((

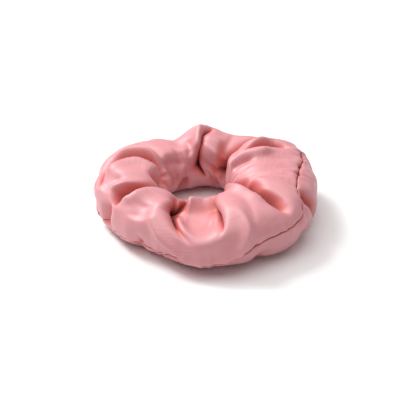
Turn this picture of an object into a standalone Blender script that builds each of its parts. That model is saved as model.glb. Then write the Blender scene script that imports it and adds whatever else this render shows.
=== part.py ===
"""Satin scrunchie: a gathered fabric tube sewn into a ring over a braided elastic loop.

Metres, +Z up. The ring lies flat on Z = 0 with its hole along Z. Angles are in degrees: a bearing
goes round the ring from +X towards +Y, and a section angle goes round the tube from its outer side
over its top.
"""

import math

import bmesh
import bpy
from mathutils import Matrix, Vector

# ---- Driving dimensions -------------------------------------------------------------------------
RING_RADIUS = 0.0362  # from the ring's centre to the middle of the gathered tube
TUBE_HALF_WIDTH = 0.0183  # of the gathered tube, across the ring
TUBE_HEIGHT = 0.0290  # of the gathered tube, lying down
RESTING_FLAT = 0.93  # how far down the section's lower half goes before it is flat on the table
CLOTH_WALL = 0.0010  # the satin and its small pleats together

SEAM_ANGLE = 15.0  # section angle of the long seam, just above the outer side
SEAM_ALLOWANCE = 0.0060  # cloth turned inwards at the long seam
SEAM_GAP = 0.0006  # between the two cloth edges that a seam brings together
CLOSING_BEARING = -10.0  # where the two ends of the tube meet
CLOSING_ALLOWANCE = 0.0050  # cloth turned inwards at the closing seam

ELASTIC_WIDTH = 0.0060
ELASTIC_THICKNESS = 0.0010
ELASTIC_LAP = 0.0120  # length of elastic that is doubled where its ends are sewn together
ELASTIC_LAP_BEARING = 20.0
ELASTIC_CLEARANCE = 0.0010  # between the elastic and the closing allowances inside the ring

THREAD_DIAMETER = 0.0003
STITCH_SETBACK = 0.0008  # of the stitches from the fold of the cloth, so that they clear its curve
CLEARANCE = 0.0003  # between pieces that lie against each other
ZIGZAG_WIDTH = 0.0040  # of the stitching that joins the elastic
ZIGZAG_LENGTH = 0.0080
ZIGZAG_STITCHES = 8

STRETCH_TRAVEL = 0.060  # how far the sewn side is pulled away from the opposite side

# The gathers that pinch the tube: bearing, half-width in degrees, and share of the section taken.
GATHERS = (
    (268.0, 15.0, 0.13),
    (212.0, 9.0, 0.11),
    (150.0, 8.0, 0.12),
    (117.0, 8.0, 0.06),
    (90.0, 7.0, 0.10),
    (58.0, 7.0, 0.13),
    (32.0, 7.0, 0.05),
    (342.0, 8.0, 0.10),
    (312.0, 10.0, 0.05),
)

SECTION_STEP = 15.0  # degrees between the points round the tube
RING_STEPS = 72  # stations round the ring
ENDS_CLEAR = 2  # stations that the long seam's threads stop short of the closing seam
THREAD_SIDES = 2  # bevel resolution of a thread

# ---- Dimensions that follow ---------------------------------------------------------------------
TUBE_HALF_HEIGHT = TUBE_HEIGHT / (1.0 + RESTING_FLAT)
TUBE_MIDDLE = TUBE_HALF_HEIGHT * RESTING_FLAT  # height of the section's centre
THREAD_RADIUS = THREAD_DIAMETER / 2.0
STITCH_DEPTH = CLOTH_WALL + CLEARANCE + THREAD_DIAMETER + STITCH_SETBACK  # in from the outside
DEEPEST_GATHER = max(depth for _, _, depth in GATHERS)
SLOPE_SHARE = 1.0 - 2.0 * DEEPEST_GATHER  # the gathers draw a thread in and slope the cloth by it
THREAD_OFFSET = (SEAM_GAP / 2.0 + CLOTH_WALL + CLEARANCE + THREAD_RADIUS) / SLOPE_SHARE
OUTER_RADIUS = RING_RADIUS + TUBE_HALF_WIDTH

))

## [What you are asked to do]
Print the material once more, exactly.

## [Correct answer]
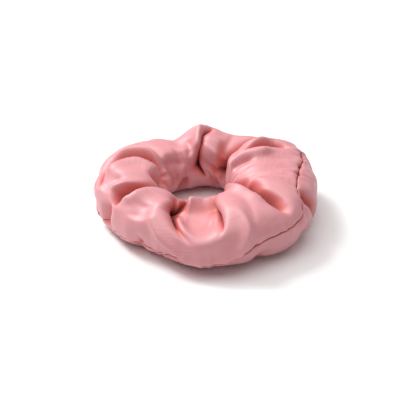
Turn this picture of an object into a standalone Blender script that builds each of its parts. That model is saved as model.glb. Then write the Blender scene script that imports it and adds whatever else this render shows.
=== part.py ===
"""Satin scrunchie: a gathered fabric tube sewn into a ring over a braided elastic loop.

Metres, +Z up. The ring lies flat on Z = 0 with its hole along Z. Angles are in degrees: a bearing
goes round the ring from +X towards +Y, and a section angle goes round the tube from its outer side
over its top.
"""

import math

import bmesh
import bpy
from mathutils import Matrix, Vector

# ---- Driving dimensions -------------------------------------------------------------------------
RING_RADIUS = 0.0362  # from the ring's centre to the middle of the gathered tube
TUBE_HALF_WIDTH = 0.0183  # of the gathered tube, across the ring
TUBE_HEIGHT = 0.0290  # of the gathered tube, lying down
RESTING_FLAT = 0.93  # how far down the section's lower half goes before it is flat on the table
CLOTH_WALL = 0.0010  # the satin and its small pleats together

SEAM_ANGLE = 15.0  # section angle of the long seam, just above the outer side
SEAM_ALLOWANCE = 0.0060  # cloth turned inwards at the long seam
SEAM_GAP = 0.0006  # between the two cloth edges that a seam brings together
CLOSING_BEARING = -10.0  # where the two ends of the tube meet
CLOSING_ALLOWANCE = 0.0050  # cloth turned inwards at the closing seam

ELASTIC_WIDTH = 0.0060
ELASTIC_THICKNESS = 0.0010
ELASTIC_LAP = 0.0120  # length of elastic that is doubled where its ends are sewn together
ELASTIC_LAP_BEARING = 20.0
ELASTIC_CLEARANCE = 0.0010  # between the elastic and the closing allowances inside the ring

THREAD_DIAMETER = 0.0003
STITCH_SETBACK = 0.0008  # of the stitches from the fold of the cloth, so that they clear its curve
CLEARANCE = 0.0003  # between pieces that lie against each other
ZIGZAG_WIDTH = 0.0040  # of the stitching that joins the elastic
ZIGZAG_LENGTH = 0.0080
ZIGZAG_STITCHES = 8

STRETCH_TRAVEL = 0.060  # how far the sewn side is pulled away from the opposite side

# The gathers that pinch the tube: bearing, half-width in degrees, and share of the section taken.
GATHERS = (
    (268.0, 15.0, 0.13),
    (212.0, 9.0, 0.11),
    (150.0, 8.0, 0.12),
    (117.0, 8.0, 0.06),
    (90.0, 7.0, 0.10),
    (58.0, 7.0, 0.13),
    (32.0, 7.0, 0.05),
    (342.0, 8.0, 0.10),
    (312.0, 10.0, 0.05),
)

SECTION_STEP = 15.0  # degrees between the points round the tube
RING_STEPS = 72  # stations round the ring
ENDS_CLEAR = 2  # stations that the long seam's threads stop short of the closing seam
THREAD_SIDES = 2  # bevel resolution of a thread

# ---- Dimensions that follow ---------------------------------------------------------------------
TUBE_HALF_HEIGHT = TUBE_HEIGHT / (1.0 + RESTING_FLAT)
TUBE_MIDDLE = TUBE_HALF_HEIGHT * RESTING_FLAT  # height of the section's centre
THREAD_RADIUS = THREAD_DIAMETER / 2.0
STITCH_DEPTH = CLOTH_WALL + CLEARANCE + THREAD_DIAMETER + STITCH_SETBACK  # in from the outside
DEEPEST_GATHER = max(depth for _, _, depth in GATHERS)
SLOPE_SHARE = 1.0 - 2.0 * DEEPEST_GATHER  # the gathers draw a thread in and slope the cloth by it
THREAD_OFFSET = (SEAM_GAP / 2.0 + CLOTH_WALL + CLEARANCE + THREAD_RADIUS) / SLOPE_SHARE
OUTER_RADIUS = RING_RADIUS + TUBE_HALF_WIDTH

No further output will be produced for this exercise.